What Sonically is the Difference between a $1,500 CD Player and a $10K-$25K One?


I realize opinions may vary, but if I could give an example of two CD players perhaps someone can give me their thoughts on the cost benefits of either one? What would be the difference in your opinion between say a Cambridge Audio Azur 851C CD Player and the Gryphon Scorpio S CD Player? And are the difference truly audible or more technical and rather indiscernible through human hearing?

In general, what makes a CD player (other than build components) 10x more costly than a decently built one other than features?
mrc4u

Showing 2 responses by cd318

In terms of measurable distortion? Nothing.

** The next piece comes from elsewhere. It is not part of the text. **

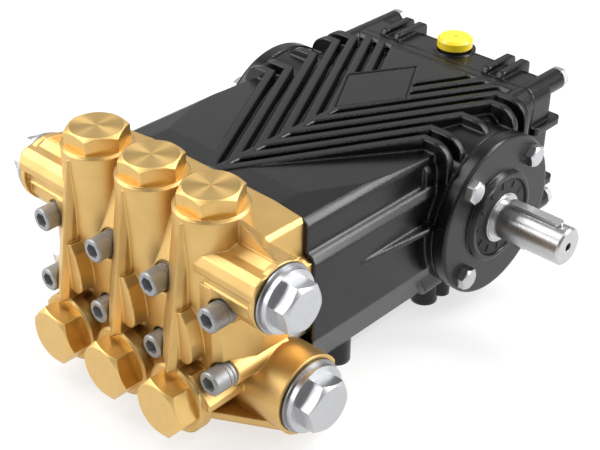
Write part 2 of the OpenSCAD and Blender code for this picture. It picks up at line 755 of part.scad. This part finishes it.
module half_block() {
    intersection() {
        union() {
            along_x(-1, pitch + 4) middle_side();
            along_x(pitch, block_half_w + 2) outer_side();
        }
        along_y(-seat_y - 100, -seat_y) block_front();
        translate([0, 0, -100]) linear_extrude(200) block_plan();
    }
    // bosses that carry the outer bolts where the corner curves back
    for (z = [bolt_up_z, -bolt_low_z])
        translate([bolt_columns[3], 0, z]) rod_front(bolt_head_r + 1, -seat_y - 20, bolt_seat_y);
    // arm from the outer suction boss past the lower bolt to the inlet gallery
    along_y(-seat_y - suction_face + 4, inlet_mid_y) polygon([
        [pitch, -bolt_low_z - 1], [pitch + 13, -bolt_low_z - 1], [pitch + 30, -bolt_low_z - 18],
        [pitch + 30, -inlet_z + 2.5], [pitch, -inlet_z + 2.5]
    ]);
}

module manifold_body() {
    for (x = columns) {
        tower(x);
        suction_boss(x);
    }
    // the inlet gallery is cut flat where it meets the crankcase
    difference() {
        translate([0, inlet_mid_y, -inlet_z]) rod_x(inlet_r, -gallery_half_w, gallery_half_w);
        translate([-gallery_half_w - 1, -seat_y, -inlet_z - 50]) cube([2 * gallery_half_w + 2, 50, 100]);
    }
    both_sides() {
        half_block();
        delivery_gallery();
        tower_web();
        // low webs from the suction bosses to the inlet gallery
        translate([0, 0, -floor_z - 3]) linear_extrude(6) polygon([
            [pitch, wall_y + 1], [pitch + 9, wall_y + 2], [gallery_half_w - 4, inlet_mid_y - 20],
            [gallery_half_w - 4, inlet_mid_y + 8], [pitch, inlet_mid_y]
        ]);
    }
}

module manifold() placed() color(brass) difference() {
    manifold_body();
    // threaded bores under the valve caps
    for (x = columns) {
        translate([x, tower_mid_y, tower_top_z - cap_bore_len])
            cylinder(r = cap_bore_r, h = cap_bore_len + 10);
        translate([x, -seat_y - suction_face + cap_bore_len, -inlet_z])
            rod_front(cap_bore_r, 0, -cap_bore_len - 10);
    }
    // threaded bores under the plugs
    both_sides() {
        for (p = [[tower_mid_y, gallery_z], [inlet_mid_y, -inlet_z]]) translate([0, p[0], p[1]])
            rod_x(plug_shank_r + thread_gap, gallery_half_w - plug_shank_len - 1, gallery_half_w + 1);
    }
    // bolt holes and counterbores
    for (x = bolt_columns, z = [bolt_up_z, -bolt_low_z]) translate([x, -seat_y + 1, z]) {
        rod_front(bolt_shank_r + thread_gap, 0, -bolt_seat - 20);
        translate([0, -bolt_seat - 1, 0]) rod_front(bolt_head_r + 1.5, 0, -30);
    }
}

module delivery_valve_cap(x) color(brass) translate([x, tower_mid_y, tower_top_z]) {
    hex_head(cap_hex_r, cap_hex_h, 2.5);
    translate([0, 0, -cap_shank_len]) cylinder(r = cap_shank_r, h = cap_shank_len + tiny);
}
module delivery_valve_cap_left() placed() delivery_valve_cap(-pitch);
module delivery_valve_cap_middle() placed() delivery_valve_cap(0);
module delivery_valve_cap_right() placed() delivery_valve_cap(pitch);

module suction_valve_cap(x) color(brass) translate([x, -seat_y - suction_face, -inlet_z]) rotate([90, 0, 0]) {
    rotate([0, 0, 50]) hex_head(cap_hex_r, suction_hex_h, 2.5);
    translate([0, 0, -cap_shank_len]) cylinder(r = cap_shank_r, h = cap_shank_len + tiny);
}
module suction_valve_cap_left() placed() suction_valve_cap(-pitch);
module suction_valve_cap_middle() placed() suction_valve_cap(0);
module suction_valve_cap_right() placed() suction_valve_cap(pitch);

/* Bolts, plugs and washers */

// Socket head screw with its washer, pointing forward
module socket_bolt(i, z) color(zinc) translate([bolt_columns[i - 1], bolt_seat_y, z]) rotate([90, 0, 0]) {
    head_z = 2 * bolt_washer_t;
    groove = 0.5;
    difference() {
        union() {
            cylinder(r = bolt_head_r - groove, h = head_z + 1);
            for (n = [0, 1])
                translate([0, 0, n * bolt_washer_t]) cylinder(r = bolt_head_r, h = bolt_washer_t - groove);
            translate([0, 0, head_z]) cylinder(r = bolt_head_r, h = bolt_head_h - 1);
            translate([0, 0, head_z + bolt_head_h - 1])
                cylinder(r1 = bolt_head_r, r2 = bolt_head_r - 1, h = 1);
        }
        translate([0, 0, head_z + bolt_head_h - 6]) cylinder(r = 5.8, h = 20, $fn = 6);
    }
    translate([0, 0, -bolt_seat - bolt_reach]) cylinder(r = bolt_shank_r, h = bolt_seat + bolt_reach + tiny);
}
module manifold_bolt_upper(i) placed() socket_bolt(i, bolt_up_z);
module manifold_bolt_lower(i) placed() socket_bolt(i, -bolt_low_z);

plug_shank_r = 16;
plug_shank_len = 16;

// Plug on the right end of a gallery: washer, collar, hexagon
module plug(hex_r, collar) {
    translate([gallery_half_w + washer_t, 0, 0]) rotate([0, 90, 0]) {
        cylinder(r = collar, h = plug_collar_t);
        translate([0, 0, plug_collar_t - tiny]) rotate([0, 0, 15]) hex_head(hex_r, plug_hex_h, 2.5);
        translate([0, 0, -washer_t - plug_shank_len])
            cylinder(r = plug_shank_r, h = washer_t + plug_shank_len + tiny);
    }
}
module washer(r) difference() {
    rod_x(r, gallery_half_w, gallery_half_w + washer_t);
    rod_x(plug_shank_r + thread_gap, gallery_half_w - 1, gallery_half_w + washer_t + 1);
}
module delivery_plug() translate([0, tower_mid_y, gallery_z]) plug(delivery_hex_r, delivery_washer_r - 2);
module inlet_plug() translate([0, inlet_mid_y, -inlet_z]) plug(inlet_hex_r, inlet_washer_r - 2);
module delivery_plug_right() placed() color(zinc) delivery_plug();
module delivery_plug_left() placed() color(zinc) mirror([1, 0, 0]) delivery_plug();
module inlet_plug_right() placed() color(zinc) inlet_plug();
module inlet_plug_left() placed() color(zinc) mirror([1, 0, 0]) inlet_plug();
module delivery_washer() translate([0, tower_mid_y, gallery_z]) washer(delivery_washer_r);
module inlet_washer() translate([0, inlet_mid_y, -inlet_z]) washer(inlet_washer_r);
module delivery_washer_right() placed() color("#8A8C8F") delivery_washer();
module delivery_washer_left() placed() color("#8A8C8F") mirror([1, 0, 0]) delivery_washer();
module inlet_washer_right() placed() color("#8A8C8F") inlet_washer();
module inlet_washer_left() placed() color("#8A8C8F") mirror([1, 0, 0]) inlet_washer();

crankcase();
name_plate();
rear_cover();
rear_cover_bolts();
bearing_gasket_right();
bearing_gasket_left();
bearing_cover_right();
bearing_cover_left();
cover_bolts_right();
cover_bolts_left();
shaft_seal();
drive_shaft();
shaft_key();
manifold();
delivery_valve_cap_left();
delivery_valve_cap_middle();
delivery_valve_cap_right();
suction_valve_cap_left();
suction_valve_cap_middle();
suction_valve_cap_right();
manifold_bolt_upper(1);  // manifold_bolt_upper_1
manifold_bolt_upper(2);  // manifold_bolt_upper_2
manifold_bolt_upper(3);  // manifold_bolt_upper_3
manifold_bolt_upper(4);  // manifold_bolt_upper_4
manifold_bolt_lower(1);  // manifold_bolt_lower_1
manifold_bolt_lower(2);  // manifold_bolt_lower_2
manifold_bolt_lower(3);  // manifold_bolt_lower_3
manifold_bolt_lower(4);  // manifold_bolt_lower_4
delivery_plug_right();
delivery_plug_left();
inlet_plug_right();
inlet_plug_left();
delivery_washer_right();
delivery_washer_left();
inlet_washer_right();
inlet_washer_left();
oil_filler_neck();
oil_filler_cap();
oil_sight_glass();
oil_drain_plug();
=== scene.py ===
"""A three-plunger high pressure pump: brass manifold, finned black crankcase, keyed drive shaft."""

import math

import bpy
import numpy as np
from mathutils import Matrix, Vector


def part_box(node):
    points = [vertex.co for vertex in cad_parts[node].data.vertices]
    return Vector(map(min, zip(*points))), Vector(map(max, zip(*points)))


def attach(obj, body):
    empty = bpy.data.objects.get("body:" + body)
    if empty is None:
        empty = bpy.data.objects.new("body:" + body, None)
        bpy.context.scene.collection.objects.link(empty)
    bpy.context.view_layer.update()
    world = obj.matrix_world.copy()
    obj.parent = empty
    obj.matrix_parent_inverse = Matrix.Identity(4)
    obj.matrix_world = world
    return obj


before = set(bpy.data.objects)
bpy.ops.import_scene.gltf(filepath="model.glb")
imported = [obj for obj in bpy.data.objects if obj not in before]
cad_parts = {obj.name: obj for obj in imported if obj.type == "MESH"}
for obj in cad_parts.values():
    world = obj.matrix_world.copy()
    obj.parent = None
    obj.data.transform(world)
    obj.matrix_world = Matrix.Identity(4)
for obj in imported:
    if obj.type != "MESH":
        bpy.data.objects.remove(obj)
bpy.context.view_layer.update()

# The camera stands at the photograph's place: to the right of the manifold, looking down on it.
# It is a long lens, so the pump's parallel edges stay nearly parallel.
view_turn = math.radians(43.832)
view_height = math.radians(32.711)
view_roll = math.radians(0.168)
camera_place = Vector((0.5694, -0.6263, 0.6038))
lens_pixels, centre_px = 1269.6, (282.0, 224.6)
frame_px = (600, 450)

backwards = Vector((
    math.sin(view_turn) * math.cos(view_height),
    -math.cos(view_turn) * math.cos(view_height),
    math.sin(view_height),
))
rightwards = Vector((math.cos(view_turn), math.sin(view_turn), 0.0))
axes = Matrix((rightwards, backwards.cross(rightwards), backwards)).transposed()
roll = Matrix.Rotation(view_roll, 4, "Z")
lens = bpy.data.cameras.new("camera")
lens.sensor_width = 36.0
lens.lens = lens_pixels * lens.sensor_width / frame_px[0]
lens.shift_x = (frame_px[0] / 2 - centre_px[0]) / frame_px[0]
lens.shift_y = (centre_px[1] - frame_px[1] / 2) / frame_px[0]
camera = bpy.data.objects.new("camera", lens)
camera.matrix_world = Matrix.Translation(camera_place) @ axes.to_4x4() @ roll
bpy.context.scene.collection.objects.link(camera)
bpy.context.scene.camera = camera
bpy.context.scene.view_settings.view_transform = "Standard"

# The crankcase, its rear cover and the bearing covers are castings, and the rhombus plate lies on top.
# All are under satin black enamel, whose black and gloss vary a little over a fine casting skin.
# The finish rounds their edges as it shades them, and leaves the meshes as they are.
deep_black, grey_black = (0.0020, 0.0021, 0.0023), (0.0042, 0.0044, 0.0048)
enamel_edge_r = 0.0032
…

And its been that way for decades. After some 30 years of using various CD players my two personal favourites were also the least expensive. Not necessarily because of their sound more likely because of my low expectations. I really wanted my far more expensive UK race tuned Sony models to sound better, but they didn't. Even the filters made bugger all real difference.

What you might get instead for paying more are features such as Bluetooth, switchable filters, looks and build quality.

Album art display is pretty cool too.


Whichever way you look at it, the "loudness wars" are a huge reason to think carefully before investing in another CD player. Listen to a recording like West Side Story (original Broadway cast, Larry Kert, Carol Lawrence Chita Rivera etc) and much of your collection might start sounding a little flat with far from life-like dynamics.

No CD player, or even system, can help you with that. Unless you're into Jazz and Classical of course, or anything but mainstream Pop/Rock.

Why the **** should anybody should seek to compress Motorhead??

@fstein Expensive CD player = "The sound of money burning". Indeed.

On the bright side, its all great news for the vinyl revival and horn loudspeakers. And for modestly priced CD players.